I'm originally from Milwaukee, WI - that's where I was born and raised. I attended Tamarack Waldorf School from kindergarten all the way through eigth grade, and let me assure you, that was one long ride. At Tamarack, you have one teacher for all eight years, and your class size is roughly twenty students. We all, at some point or another, accidentally called our teacher mom. I grew up with pretty good hand-eye-foot coordination, playing basketball initially in gradeschool and middleschool, and also soccer from middleschool through the end of college. Soccer truly became a passion of mine - on and off the field. I'm an avid Premiere League follower. After Tamarack I moved into Pius XI High School, and then my senior year over to Menomonee Falls High School. Playing soccer in highschool actually opened up a few opportunities to move for college, but I didn't really see soccer as an endall for myself, and felt stongly about staying in Milwaukee for my undergraduate studies. I'd found the University of Wisconsin-Milwaukee (UWM) was truly the place for me. They have a great campus right on Lake Michigan, a record of excellence in serving the community and producing very successful members of society, and it was home. And as Dorothy once said, "there's no place like home".
Mental illness is I think a key window into why I eventually went on to study what I did in college, and really what continues to drive me today. It was just something that ran in my family. And while I felt like I had grasped a solid understanding of it, the one case that really impacted me the most was watching a close friend of mine progress from a gregarious all-loved person in highschool, to a totally socially and societally removed person, searching for what was real and battling what wasn't. These experiences gave me a whole different perspective on the brain-body interactions, and cued my interests in human behavior, the mind, and eventually the brain. When I first arrived at UWM, my undergraduate studies were broadly distributed - I was unsure about exactly what it was I wanted to get out of my education. For most of my undergrad, I'd worked at La Fleur Law Firm in downtown Milwaukee advancing my professional experiences. I think originally going into school I had law in my gameplan, it ran in my family long back when one of my (great x 5) grandfathers started a law firm in Milwaukee. I read and learned a lot of really cool things about law at La Fleur, but something was missing for me. I guess it didn't check the "mental" window I'd opened. This is a good cue for Psychology; I started with a few introductory psych courses through UWM’s undergraduate program in psychology. Everything clicked. My interests in mental health found a home in studying cognition and neuroscience. At the midway point, I joined Professor Deborah Hannula’s MINDfull Memory research lab. My experience with Debbie was awesome, and the work in her lab helped me sharpen my scope of study. Of course, life is never actually that fairy-taleish; my plans for post-graduation became very muddled as I grew into a key figure at La Fleur Law Firm.
Fast-foward, I completed my bachelors in psychology at UWM in December of 2015, at which point I had an excellent offer to work as the firm administrator at La Fleur Law Firm.

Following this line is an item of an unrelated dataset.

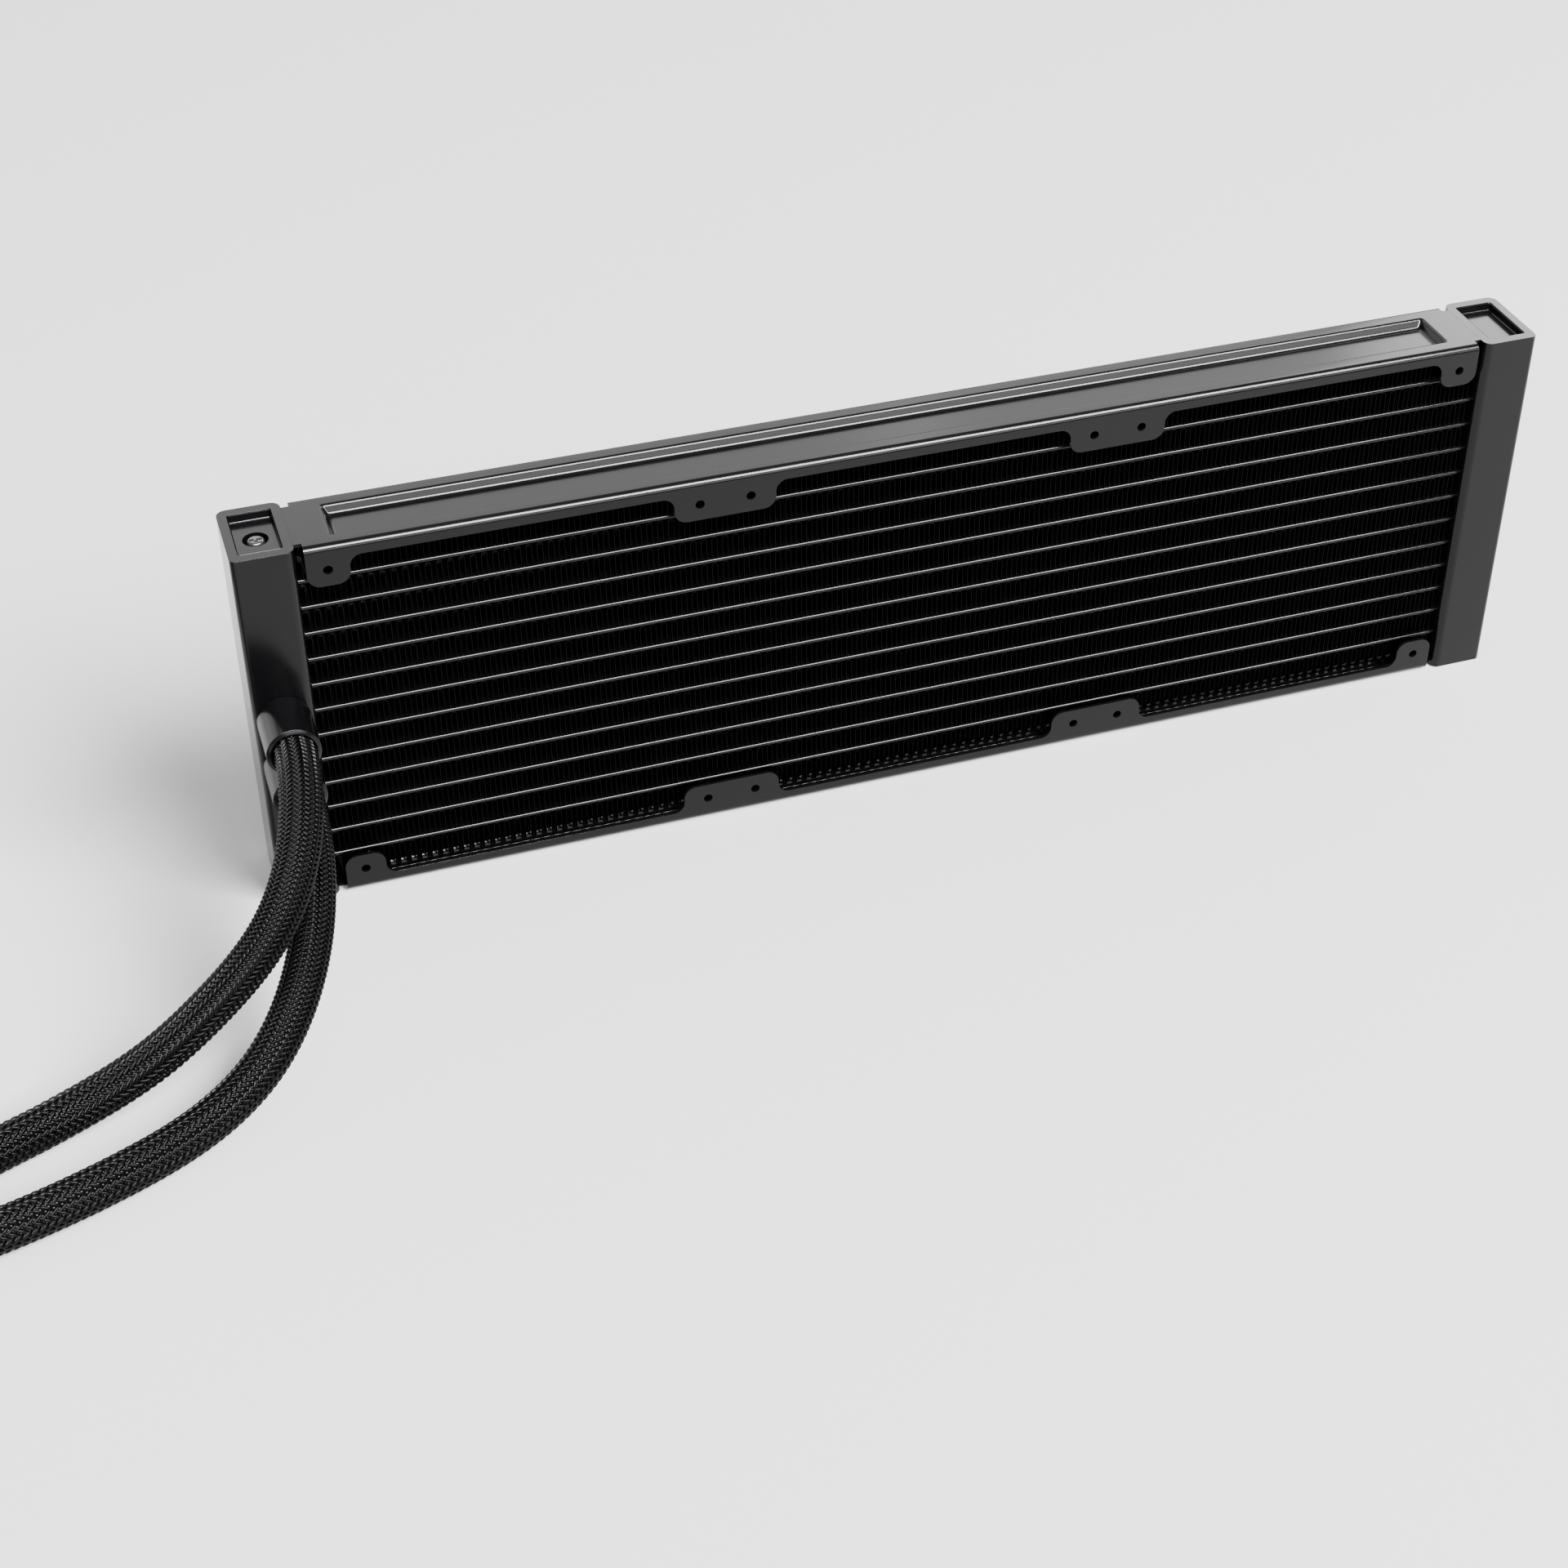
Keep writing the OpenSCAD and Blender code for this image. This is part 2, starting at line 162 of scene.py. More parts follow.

But again, something was missing. Further, I'd met the most awesome person (my now wife) at the end of college and she really made me think deeply about what I wanted in return from my efforts in school. I spent a few months searching for a fitting post-baccalaureate position as a professional research assistant, and landed a great hit in July of 2016 when I assumed the position of Clinical Research Associate working with Dr. David Warren, Ph.D. at the University of Nebraska Medical Center (UNMC). In Dave's lab, I learned in great detail what it meant to be a researcher. There's much more to research than plotting some graphs and mailing them to Elsevier. There I helped establish the groundwork for the lab while advancing my knowledge base in memory research, neuroimaging, neuropsychological, and neurostimulation methods, and strengthening key skills that would later benefit me in my career going forward. After three years working with Dave, I felt that changing my angle on research and broadening my experience would be greatly beneficial for my eventual applications to graduate school.
In September of 2019, I joined Dr. Tony Wilson's DICON Lab at the University of Nebraska Medical Center. I'm reaching my one-year mark with Tony and can say it's been an awesome experience. I'm learning in-depth how to process and analyze Magnetoencephalography (MEG) data, and have helped develop key tools for the lab to use in our processing pipeline.
Firstly, I believe that each of my research experiences thus far has blended exceptionally well, giving framework for a successful career in cognitive neuroscience. I'm currently building my portfolio as I work toward graduate program applications. More to come!